Interestingly, the survey finds that most central banks sees cryptocurrencies as “niche” products. Specifically, the survey asked central banks about current and anticipated use of cryptocurrencies and the majority indicated only trivial use or use by niche groups at both domestic and cross-border level, in line with previous years. This suggests that the huge rise in the value of many cryptocurrencies over the past year has had little or no effect on the majority of the population, although the BIS does note there are a few exceptions. The paradigm of cryptocurrencies which strive to maintain trust in the stability of their value through the use of technology was seen as holding promise in extraordinary situations where trust in public institutions is low, leading to a more widespread or significant use for domestic payments.
Meanwhile, stablecoins are being analysed by most monetary authorities. According to the survey, two thirds of central banks are studying the impact of stablecoins on monetary and financial stability. Notably, in comparison with a year ago, more emerging and developing market central banks have started investigating stablecoins, possibly reflecting a growing awareness of the cross-border implications of widely adopted stablecoins. Those jurisdictions not actively assessing stablecoins are mostly smaller emerging economies with active CBDC research.

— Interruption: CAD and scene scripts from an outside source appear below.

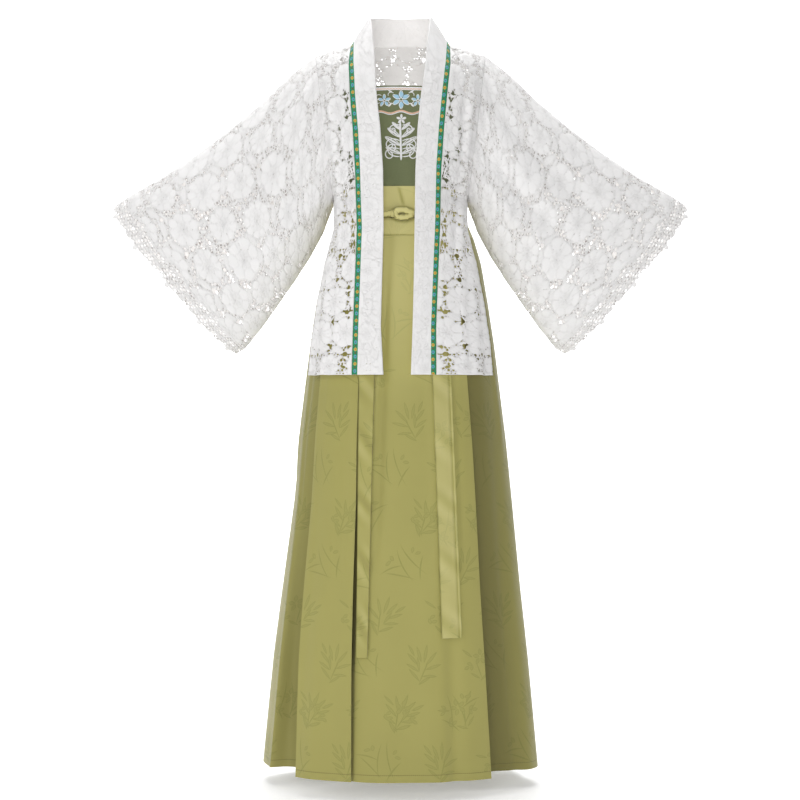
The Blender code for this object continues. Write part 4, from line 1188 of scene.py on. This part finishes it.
def build_tie(name):
    """A flat tie of doubled cloth. It follows the belt and the skirt, and is crumpled in soft slanting dents,
    d (1 + sin(118 z + 4 s + 0.8 sin(23 z))) for s across it, that swell and fade as sin(31 z + 1.3)^2. The
    left one is folded in along a line near its edge."""
    size = TIES[name]
    rows, columns = 150, 23
    z = np.linspace(BELT_TOP, size["foot"], rows)[:, None]
    down = (z - BELT_TOP) / (size["foot"] - BELT_TOP)
    across = np.linspace(-0.5, 0.5, columns)[None, :]
    width = size["width"][0] + (size["width"][1] - size["width"][0]) * down
    middle = size["x"][0] + (size["x"][1] - size["x"][0]) * down
    x = middle + width * across
    z = np.broadcast_to(z, x.shape)
    belt_share = smooth_step((z - BAND_FOOT) / (BELT_FOOT - BAND_FOOT))
    swell = np.sin(math.pi * np.clip((BAND_FOOT - z) / 0.04, 0, 0.5))
    phase = z * 118 + across * 4 + 0.8 * np.sin(z * 23)
    life = np.sin(z * 31 + 1.3) ** 2 * swell
    dents = 0.0013 * (1 + np.sin(phase)) * life
    folded = name == "tie_left"
    edge_fold = 0.0012 * np.exp(-(((across - TIE_FOLD) / 0.07) ** 2)) * folded * swell
    out = 0.0021 + (SEAM_GAP + BELT_WALL) * belt_share + 0.0006 * (1 - belt_share) + dents - edge_fold
    half = column(SKIRT_SECTIONS, "half", z) + out
    shift = column(SKIRT_SECTIONS, "shift", z)
    points = oval(SKIRT_SECTIONS, z, np.arcsin((x - shift) / half), out)
    normals = facing(points, points * (0, 0, 1))
    uv = np.stack([x + UV_START + 0.04, z + UV_START + 0.02], axis=-1)
    # Painted shade and light on the two flanks of each dent, painted shade along both edges and the left
    # tie's fold, and painted light over the rest, more on the left tie.
    shade = 0.26 * np.sin(phase + 1.2) * life - (0.40 if folded else 0.05)
    shade = shade + 0.45 * np.exp(-(((np.abs(across) - 0.5) / 0.035) ** 2))
    shade = np.clip(shade + 0.50 * np.exp(-(((across - TIE_FOLD) / 0.035) ** 2)) * folded, -1, 1)
    piece = olive_piece(name + "_cloth", points, normals, TIE_WALL, uv, shade)
    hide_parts(name)


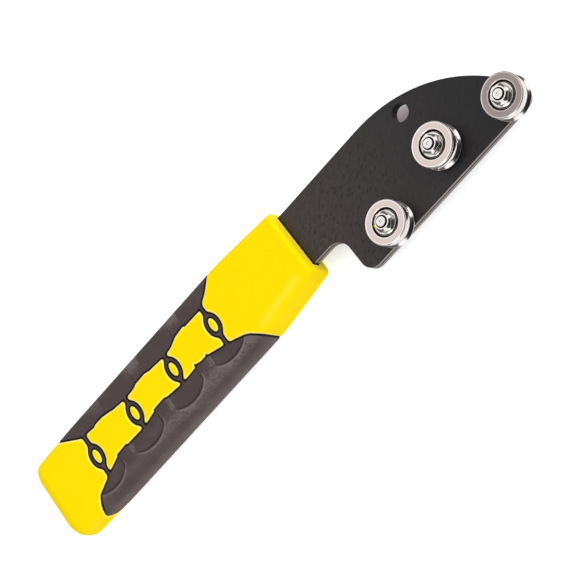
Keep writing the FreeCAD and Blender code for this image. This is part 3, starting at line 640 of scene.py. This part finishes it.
def edge_line(middle, core, most):
    """A soft painted line along a pad's edge, where the pad's edge lines are marked: whole, as most, within
    core of its middle.
    """
    from_middle = add("Math", {0: pad_depth, 1: middle}, operation="SUBTRACT")
    distance = add("Math", {0: from_middle}, operation="ABSOLUTE")
    links = {"Value": distance, "From Min": LINE_HALF, "From Max": core, "To Max": most}
    return add("Math", {0: add("MapRange", links, **SMOOTH), 1: lipped}, operation="MULTIPLY")


# Painted highlight just outside a pad's edge.
lip_share = edge_line(-LIP_OUT, 0.05, 0.42)
lip_tone = add("Math", {0: speck_tone, 1: lip_share}, operation="ADD")
rib_tone = add("Math", {0: ribbed, 1: 0.9, 2: lip_tone}, operation="MULTIPLY_ADD", use_clamp=True)
skin_colour = add("Mix", {0: rib_tone, 6: "#4A3D3C", 7: "#776B6A"}, **COLOURS)
# Painted shade in the crease at a pad's edge.
crease_share = edge_line(CREASE_IN, 0.08, 0.9)
creased = add("Mix", {0: crease_share, 6: skin_colour, 7: "#2E2222"}, **COLOURS)
rubber_colour = add("Mix", {0: seam_mask, 6: "#120C03", 7: creased}, **COLOURS)
rubber_bump = add("Bump", {"Strength": 0.3, "Distance": 0.12 * MM, "Height": speck_share})
connect(shader, {"Base Color": rubber_colour, "Normal": rubber_bump})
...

Despite the broad attention paid to stablecoins, concerns about their emergence as an alternative payment method are not a widespread motivation for work on CBDC – only a handful of central banks included them in their rationales for possible CBDC issuance. Still, the subject of stablecoins has attracted considerable attention from public authorities and standard setters, as witnessed by internationally coordinated work by the FSB and others, the BIS notes.